***** Source data

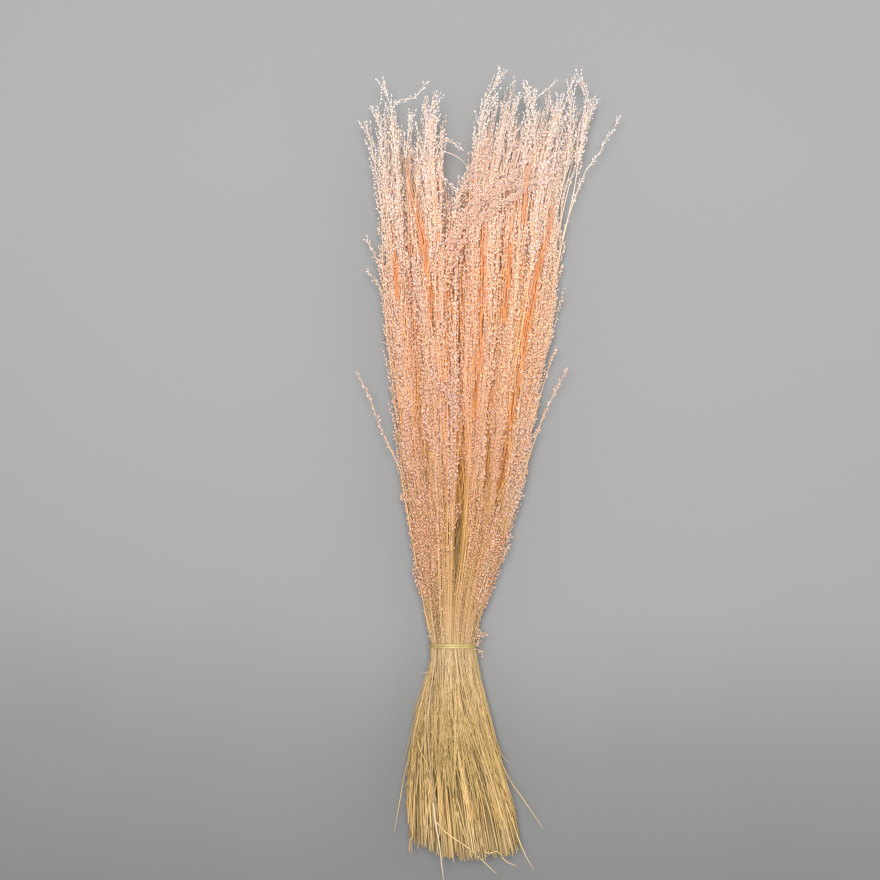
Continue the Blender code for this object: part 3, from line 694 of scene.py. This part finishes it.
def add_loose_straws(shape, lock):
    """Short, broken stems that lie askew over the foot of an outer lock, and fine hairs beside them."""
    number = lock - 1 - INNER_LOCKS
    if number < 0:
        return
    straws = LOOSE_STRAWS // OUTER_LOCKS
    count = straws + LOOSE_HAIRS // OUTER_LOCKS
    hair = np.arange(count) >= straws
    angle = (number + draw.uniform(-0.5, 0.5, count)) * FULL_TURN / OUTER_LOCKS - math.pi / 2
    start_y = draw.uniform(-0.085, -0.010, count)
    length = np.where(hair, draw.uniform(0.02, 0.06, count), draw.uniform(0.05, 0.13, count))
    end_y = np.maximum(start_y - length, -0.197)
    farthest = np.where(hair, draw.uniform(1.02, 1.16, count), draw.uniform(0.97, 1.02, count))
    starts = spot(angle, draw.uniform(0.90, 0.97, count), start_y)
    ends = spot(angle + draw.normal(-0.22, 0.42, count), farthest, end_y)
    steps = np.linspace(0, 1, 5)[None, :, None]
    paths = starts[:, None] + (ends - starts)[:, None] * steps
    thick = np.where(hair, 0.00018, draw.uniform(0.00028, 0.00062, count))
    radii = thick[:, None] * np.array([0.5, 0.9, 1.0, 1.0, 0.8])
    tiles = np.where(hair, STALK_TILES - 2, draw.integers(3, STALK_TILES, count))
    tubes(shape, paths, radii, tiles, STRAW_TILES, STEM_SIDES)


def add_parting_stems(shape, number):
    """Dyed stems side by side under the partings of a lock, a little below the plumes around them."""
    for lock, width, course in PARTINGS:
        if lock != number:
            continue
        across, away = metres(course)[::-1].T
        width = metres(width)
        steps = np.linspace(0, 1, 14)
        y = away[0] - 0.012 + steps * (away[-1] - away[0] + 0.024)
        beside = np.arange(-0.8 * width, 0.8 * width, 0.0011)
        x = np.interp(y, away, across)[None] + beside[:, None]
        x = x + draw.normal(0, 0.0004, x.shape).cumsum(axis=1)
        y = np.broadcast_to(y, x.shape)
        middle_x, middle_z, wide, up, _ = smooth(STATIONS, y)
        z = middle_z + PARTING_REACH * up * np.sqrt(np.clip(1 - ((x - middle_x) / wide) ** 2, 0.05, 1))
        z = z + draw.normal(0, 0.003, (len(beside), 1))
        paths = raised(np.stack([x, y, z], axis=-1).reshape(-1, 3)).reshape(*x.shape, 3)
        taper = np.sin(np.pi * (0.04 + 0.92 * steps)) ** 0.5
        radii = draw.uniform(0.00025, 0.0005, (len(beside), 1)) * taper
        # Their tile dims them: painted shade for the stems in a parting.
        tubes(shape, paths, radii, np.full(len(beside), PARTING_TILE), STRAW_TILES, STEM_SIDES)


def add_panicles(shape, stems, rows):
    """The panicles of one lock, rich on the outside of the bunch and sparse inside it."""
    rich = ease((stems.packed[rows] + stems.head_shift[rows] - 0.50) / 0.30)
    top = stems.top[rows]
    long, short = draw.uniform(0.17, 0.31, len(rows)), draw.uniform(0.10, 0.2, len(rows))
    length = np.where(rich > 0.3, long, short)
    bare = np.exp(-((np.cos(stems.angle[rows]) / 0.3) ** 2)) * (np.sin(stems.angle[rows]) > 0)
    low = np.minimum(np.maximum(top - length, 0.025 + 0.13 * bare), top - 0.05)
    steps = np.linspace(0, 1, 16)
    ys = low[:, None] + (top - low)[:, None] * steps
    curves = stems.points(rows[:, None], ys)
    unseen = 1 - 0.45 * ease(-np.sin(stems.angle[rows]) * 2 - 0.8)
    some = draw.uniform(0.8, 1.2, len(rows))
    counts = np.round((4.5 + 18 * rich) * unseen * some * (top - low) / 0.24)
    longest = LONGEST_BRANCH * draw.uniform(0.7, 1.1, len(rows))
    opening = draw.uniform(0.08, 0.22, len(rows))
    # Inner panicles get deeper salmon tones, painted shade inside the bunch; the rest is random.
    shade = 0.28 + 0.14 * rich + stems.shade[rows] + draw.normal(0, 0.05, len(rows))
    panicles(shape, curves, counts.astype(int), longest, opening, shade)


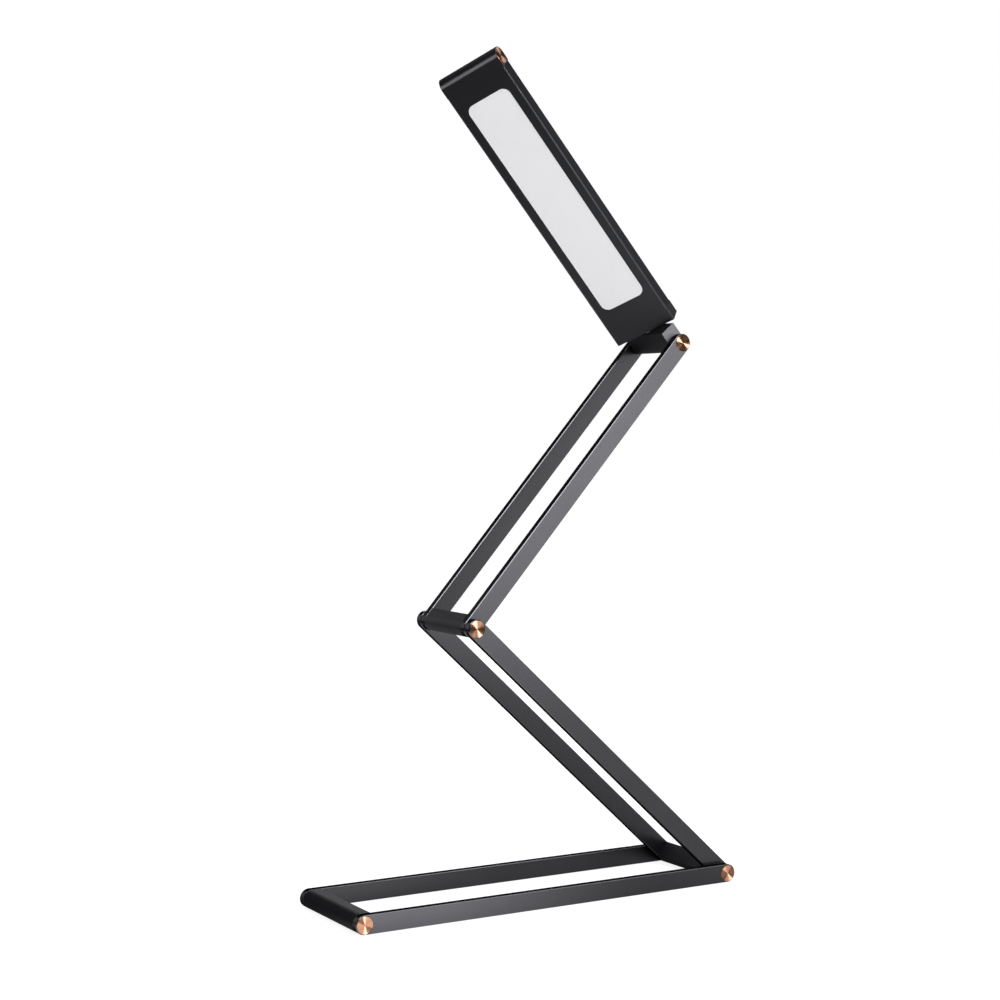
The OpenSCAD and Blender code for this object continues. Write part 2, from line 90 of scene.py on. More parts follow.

**********

■ **What is being asked**
The records above should all be quoted exactly, please.

■ **The completed task**
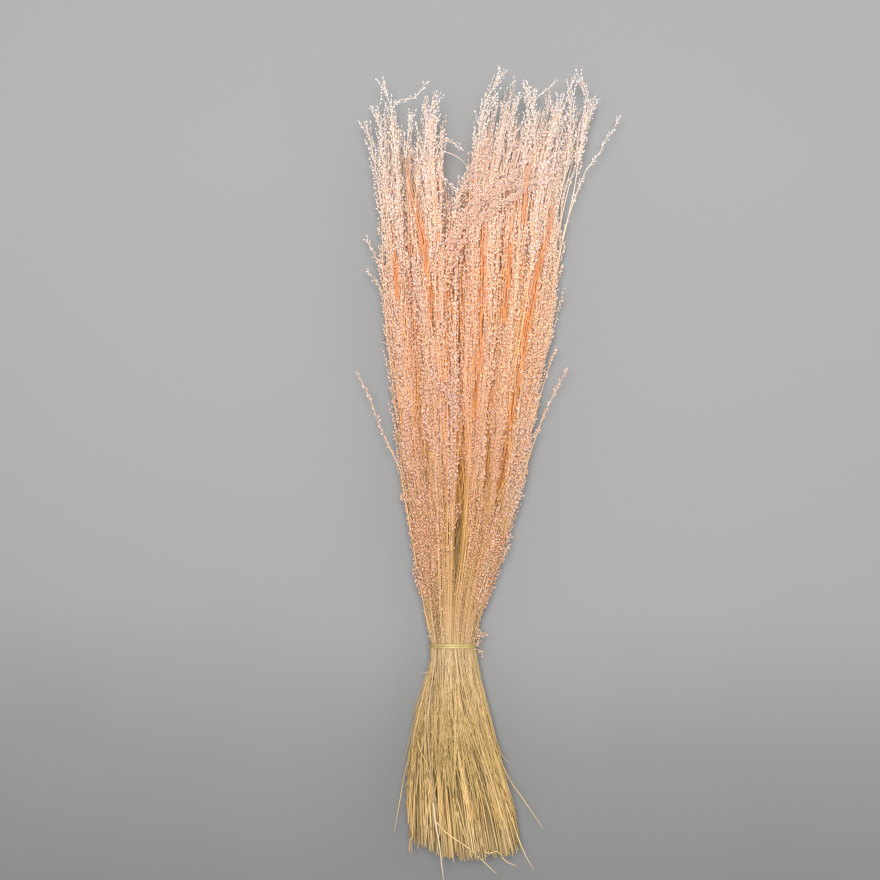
Continue the Blender code for this object: part 3, from line 694 of scene.py. This part finishes it.
def add_loose_straws(shape, lock):
    """Short, broken stems that lie askew over the foot of an outer lock, and fine hairs beside them."""
    number = lock - 1 - INNER_LOCKS
    if number < 0:
        return
    straws = LOOSE_STRAWS // OUTER_LOCKS
    count = straws + LOOSE_HAIRS // OUTER_LOCKS
    hair = np.arange(count) >= straws
    angle = (number + draw.uniform(-0.5, 0.5, count)) * FULL_TURN / OUTER_LOCKS - math.pi / 2
    start_y = draw.uniform(-0.085, -0.010, count)
    length = np.where(hair, draw.uniform(0.02, 0.06, count), draw.uniform(0.05, 0.13, count))
    end_y = np.maximum(start_y - length, -0.197)
    farthest = np.where(hair, draw.uniform(1.02, 1.16, count), draw.uniform(0.97, 1.02, count))
    starts = spot(angle, draw.uniform(0.90, 0.97, count), start_y)
    ends = spot(angle + draw.normal(-0.22, 0.42, count), farthest, end_y)
    steps = np.linspace(0, 1, 5)[None, :, None]
    paths = starts[:, None] + (ends - starts)[:, None] * steps
    thick = np.where(hair, 0.00018, draw.uniform(0.00028, 0.00062, count))
    radii = thick[:, None] * np.array([0.5, 0.9, 1.0, 1.0, 0.8])
    tiles = np.where(hair, STALK_TILES - 2, draw.integers(3, STALK_TILES, count))
    tubes(shape, paths, radii, tiles, STRAW_TILES, STEM_SIDES)


def add_parting_stems(shape, number):
    """Dyed stems side by side under the partings of a lock, a little below the plumes around them."""
    for lock, width, course in PARTINGS:
        if lock != number:
            continue
        across, away = metres(course)[::-1].T
        width = metres(width)
        steps = np.linspace(0, 1, 14)
        y = away[0] - 0.012 + steps * (away[-1] - away[0] + 0.024)
        beside = np.arange(-0.8 * width, 0.8 * width, 0.0011)
        x = np.interp(y, away, across)[None] + beside[:, None]
        x = x + draw.normal(0, 0.0004, x.shape).cumsum(axis=1)
        y = np.broadcast_to(y, x.shape)
        middle_x, middle_z, wide, up, _ = smooth(STATIONS, y)
        z = middle_z + PARTING_REACH * up * np.sqrt(np.clip(1 - ((x - middle_x) / wide) ** 2, 0.05, 1))
        z = z + draw.normal(0, 0.003, (len(beside), 1))
        paths = raised(np.stack([x, y, z], axis=-1).reshape(-1, 3)).reshape(*x.shape, 3)
        taper = np.sin(np.pi * (0.04 + 0.92 * steps)) ** 0.5
        radii = draw.uniform(0.00025, 0.0005, (len(beside), 1)) * taper
        # Their tile dims them: painted shade for the stems in a parting.
        tubes(shape, paths, radii, np.full(len(beside), PARTING_TILE), STRAW_TILES, STEM_SIDES)


def add_panicles(shape, stems, rows):
    """The panicles of one lock, rich on the outside of the bunch and sparse inside it."""
    rich = ease((stems.packed[rows] + stems.head_shift[rows] - 0.50) / 0.30)
    top = stems.top[rows]
    long, short = draw.uniform(0.17, 0.31, len(rows)), draw.uniform(0.10, 0.2, len(rows))
    length = np.where(rich > 0.3, long, short)
    bare = np.exp(-((np.cos(stems.angle[rows]) / 0.3) ** 2)) * (np.sin(stems.angle[rows]) > 0)
    low = np.minimum(np.maximum(top - length, 0.025 + 0.13 * bare), top - 0.05)
    steps = np.linspace(0, 1, 16)
    ys = low[:, None] + (top - low)[:, None] * steps
    curves = stems.points(rows[:, None], ys)
    unseen = 1 - 0.45 * ease(-np.sin(stems.angle[rows]) * 2 - 0.8)
    some = draw.uniform(0.8, 1.2, len(rows))
    counts = np.round((4.5 + 18 * rich) * unseen * some * (top - low) / 0.24)
    longest = LONGEST_BRANCH * draw.uniform(0.7, 1.1, len(rows))
    opening = draw.uniform(0.08, 0.22, len(rows))
    # Inner panicles get deeper salmon tones, painted shade inside the bunch; the rest is random.
    shade = 0.28 + 0.14 * rich + stems.shade[rows] + draw.normal(0, 0.05, len(rows))
    panicles(shape, curves, counts.astype(int), longest, opening, shade)


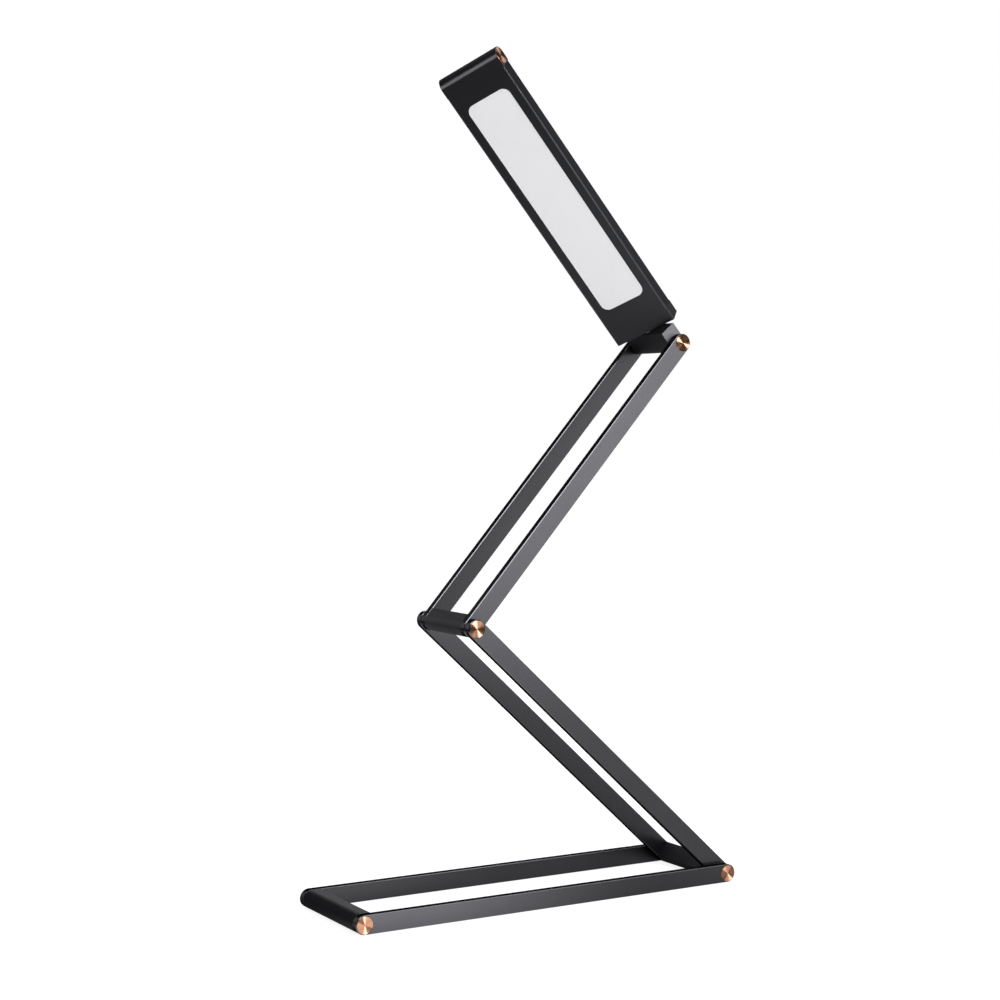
The OpenSCAD and Blender code for this object continues. Write part 2, from line 90 of scene.py on. More parts follow.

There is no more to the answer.